▶ _TO DO_: Take every line from the listing below that contains "materials".

▶ _SUPPLIED MATERIAL_:
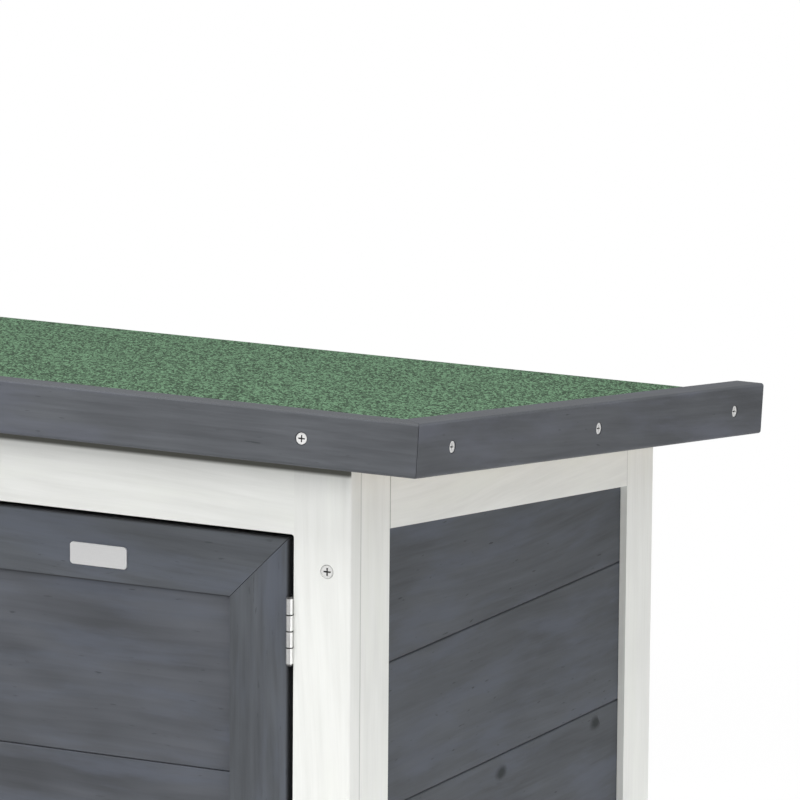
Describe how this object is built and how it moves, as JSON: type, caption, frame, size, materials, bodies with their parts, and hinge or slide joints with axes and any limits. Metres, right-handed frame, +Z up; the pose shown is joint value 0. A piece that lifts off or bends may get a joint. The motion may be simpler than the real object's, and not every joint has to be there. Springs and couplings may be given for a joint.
{
  "type": "rabbit hutch",
  "caption": "Two-tier wooden rabbit hutch, grey boards in a white frame, felted lid hinged at the back, bolted doors, wire run, ramp and pull-out tray.",
  "frame": {"origin": "on the ground, under the middle of the bounding box", "axes": "+X to the viewer's right along the front, +Y from front to back, +Z up"},
  "size_m": [0.9, 0.4562, 0.8099],
  "materials": {
    "white_wood": "painted warm white, faint grain",
    "grey_wood": "slate grey stain with soft grain",
    "bare_wood": "unpainted planed fir",
    "felt": "bitumen felt with green mineral grains",
    "wire": "galvanised welded wire",
    "zinc": "zinc plated",
    "screw_steel": "bright zinc plated",
    "name_plate": "bare satin plate",
    "tray_sheet": "galvanised sheet"
  },
  "bodies": {
    "carcass": {"back_boards": "grey_wood", "back_frame": "white_wood", "bolt_keepers": "zinc", "door_hinge_frame_leaves": "zinc", "door_hinge_pins": "zinc", "door_stops": "bare_wood", "floor_bearers": "bare_wood", "frame_screws": "screw_steel", "front_bottom_rail": "white_wood", "front_left_stile": "white_wood", "front_lower_mullion": "white_wood", "front_middle_rail": "white_wood", "front_right_stile": "white_wood", "front_top_rail": "white_wood", "front_upper_mullion": "white_wood", "left_front_post": "white_wood", "left_rear_post": "white_wood", "left_side_boards": "grey_wood", "left_side_mesh": "wire", "left_side_rails": "white_wood", "lower_floor": "bare_wood", "lower_front_mesh": "wire", "nest_divider": "bare_wood", "ramp_pivot": "zinc", "right_front_post": "white_wood", "right_rear_post": "white_wood", "right_side_boards": "grey_wood", "right_side_mesh": "wire", "right_side_rails": "white_wood", "roof_hinge_back_leaves": "zinc", "upper_floor": "bare_wood"},
    "lid": {"roof_boards": "bare_wood", "roof_battens": "bare_wood", "roof_front_fascia": "grey_wood", "roof_left_fascia": "grey_wood", "roof_right_fascia": "grey_wood", "roof_felt": "felt", "fascia_screws": "screw_steel", "roof_hinge_lid_leaves": "zinc"},
    "nest_door": {"nest_door_frame": "grey_wood", "nest_door_boards": "grey_wood", "nest_door_plate": "name_plate", "nest_door_hinge_leaves": "zinc", "nest_bolt_guide": "zinc"},
    "run_door": {"run_door_frame": "grey_wood", "run_door_mesh": "wire", "run_door_hinge_leaves": "zinc", "run_bolt_guide": "zinc"},
    "lower_door": {"lower_door_frame": "grey_wood", "lower_door_mesh": "wire", "lower_door_hinge_leaves": "zinc", "lower_bolt_guide": "zinc"},
    "nest_bolt_bar": {"nest_bolt": "zinc"},
    "run_bolt_bar": {"run_bolt": "zinc"},
    "lower_bolt_bar": {"lower_bolt": "zinc"},
    "tray": {"tray_pan": "tray_sheet", "tray_front": "grey_wood", "tray_knob": "bare_wood"},
    "ramp": {"ramp_board": "bare_wood", "ramp_treads": "bare_wood"}
  },
  "joints": [
    {"name": "lid_lift", "type": "hinge", "parent": "carcass", "child": "lid", "pos_m": [0, 0.18527, 0.73828], "axis": [-1, 0, 0], "range_deg": [0, 88]},
    {"name": "nest_door_swing", "type": "hinge", "parent": "carcass", "child": "nest_door", "pos_m": [0.3635, -0.20963, 0.60215], "axis": [0, 0, 1], "range_deg": [0, 165]},
    {"name": "run_door_swing", "type": "hinge", "parent": "carcass", "child": "run_door", "pos_m": [-0.3635, -0.20963, 0.5754], "axis": [0, 0, -1], "range_deg": [0, 165]},
    {"name": "lower_door_swing", "type": "hinge", "parent": "carcass", "child": "lower_door", "pos_m": [-0.3635, -0.20963, 0.23675], "axis": [0, 0, -1], "range_deg": [0, 165]},
    {"name": "nest_bolt_slide", "type": "slide", "parent": "nest_door", "child": "nest_bolt_bar", "axis": [-1, 0, 0], "range_m": [0, 0.014]},
    {"name": "run_bolt_slide", "type": "slide", "parent": "run_door", "child": "run_bolt_bar", "axis": [1, 0, 0], "range_m": [0, 0.014]},
    {"name": "lower_bolt_slide", "type": "slide", "parent": "lower_door", "child": "lower_bolt_bar", "axis": [1, 0, 0], "range_m": [0, 0.014]},
    {"name": "tray_pull", "type": "slide", "parent": "carcass", "child": "tray", "axis": [0, -1, 0], "range_m": [0, 0.3]},
    {"name": "ramp_fold", "type": "hinge", "parent": "carcass", "child": "ramp", "pos_m": [-0.2805, 0.06077, 0.3915], "axis": [0, -1, 0], "range_deg": [0, 40]}
  ]
}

▶ _ANSWER_:
Describe how this object is built and how it moves, as JSON: type, caption, frame, size, materials, bodies with their parts, and hinge or slide joints with axes and any limits. Metres, right-handed frame, +Z up; the pose shown is joint value 0. A piece that lifts off or bends may get a joint. The motion may be simpler than the real object's, and not every joint has to be there. Springs and couplings may be given for a joint.
  "materials": {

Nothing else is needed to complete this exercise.